So what does this pedagogy look like?  Starting with the base, the story, it asserts the need for space for the unbroken narrative: the whole story.  This entails the respect for uncoerced attention and response by young people; it trusts that they will enter the liminal state of the listener, with all the deep learning than can occur in this state.  That is, there will not be checking to ensure either comprehension or the ‘correct’ interpretation.  These would fragment both the story itself, and young people’s processes of making sense of it – requiring them to remain in the analytic and socially reactive spaces of their brain.  Matthew Reason (2015) has suggested the term ‘storyknowing’ for the sophisticated form of contextualised understanding enabled by entering into a story; Patrick Ryan (2008) draws attention to the way a storyteller creates subtle webs of causality by conveying embodied sensory experiences to listeners, so they actually ‘live’ them by proxy and thus can form new ideas based on them.  

Over and over again I feel the importance of my own and my listeners’ sensory and experiential vocabulary.  They create bridges of empathy and understanding.  Vygotsky (2004 (1967), p.14) was referring to the same thing when he said that 'imagination always builds using materials supplied by reality.' If I describe the way an old man planted a small tree in the desert by digging a hole in the hard ground with his bare fingers, this specific image will re-emerge in young people’s own versions of this story even weeks later.  It will stand in for any amount of pitying his poverty and cancel any doubts as to his determination.  The whole story will be told using a vocabulary of experiences and senses, not of interpretation.  When a young person pictures this, they may not see red desert soil but the rubble of a piece of waste ground they know; they will transpose it so as to make sense of it – what Italo Calvino (1956, p.xxi) describes as a story drawing ‘pith’ from the culture in which it is told.  And some may focus on the pain the digging will cause the old man, while others will envy his quiet time out in the natural world, away from his noisy family.  Too much description, either of the scene or the man’s feelings, would block these possibilities; as the storyteller Shonaleigh Cumbers says, stories, unlike novels, are passed on in a ‘dehydrated’ form, and the skill of the storyteller is to ‘rehydrate’ them, but only to the minimum degree necessary.  It should still be, to my mind, sparse.

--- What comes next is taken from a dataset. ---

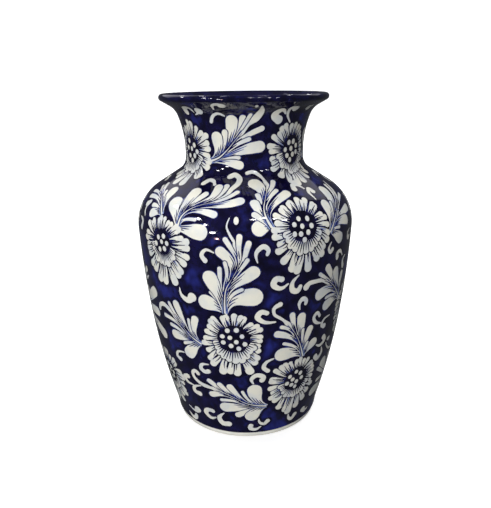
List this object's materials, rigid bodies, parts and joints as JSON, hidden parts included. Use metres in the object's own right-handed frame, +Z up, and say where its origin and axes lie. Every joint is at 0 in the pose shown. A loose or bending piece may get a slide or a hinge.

Thus, in a story-based pedagogy, the main ‘work’ by the young people consists of their filling of the empty spaces in the whole story; the main role of any follow-up activities I propose is to facilitate this process.  Follow-up may involve writing, art, poetry, drama, storytelling or animation, ultimately aimed at the young people appropriating the story in some form.  In filling in the space, they draw out the themes of importance to them, make sense of it in relation to their own experience – indeed, ‘stitch’ it onto their own experience.  Walter Benjamin (1936, p.89) was one of the first to describe and value this process of appropriation, made possible by stories because 'the psychological connection of the events is not forced on the reader.  It is up to him to interpret things the way he understands them...'.  This appropriation can be pictured on a spectrum stretching from retelling, to reemphasising, to transposition, to transformation, to subversion or reclamation (if the story needs it)… It is not the whole story which ‘teaches’ or ‘heals’, but the process of appropriating and transforming it.  This is not a new idea; ‘creative extension’ has been part of the humanities teacher’s armoury for decades or centuries (although it is currently out of favour in England and Wales, replaced by an approach dominated by transferable analysis skills). 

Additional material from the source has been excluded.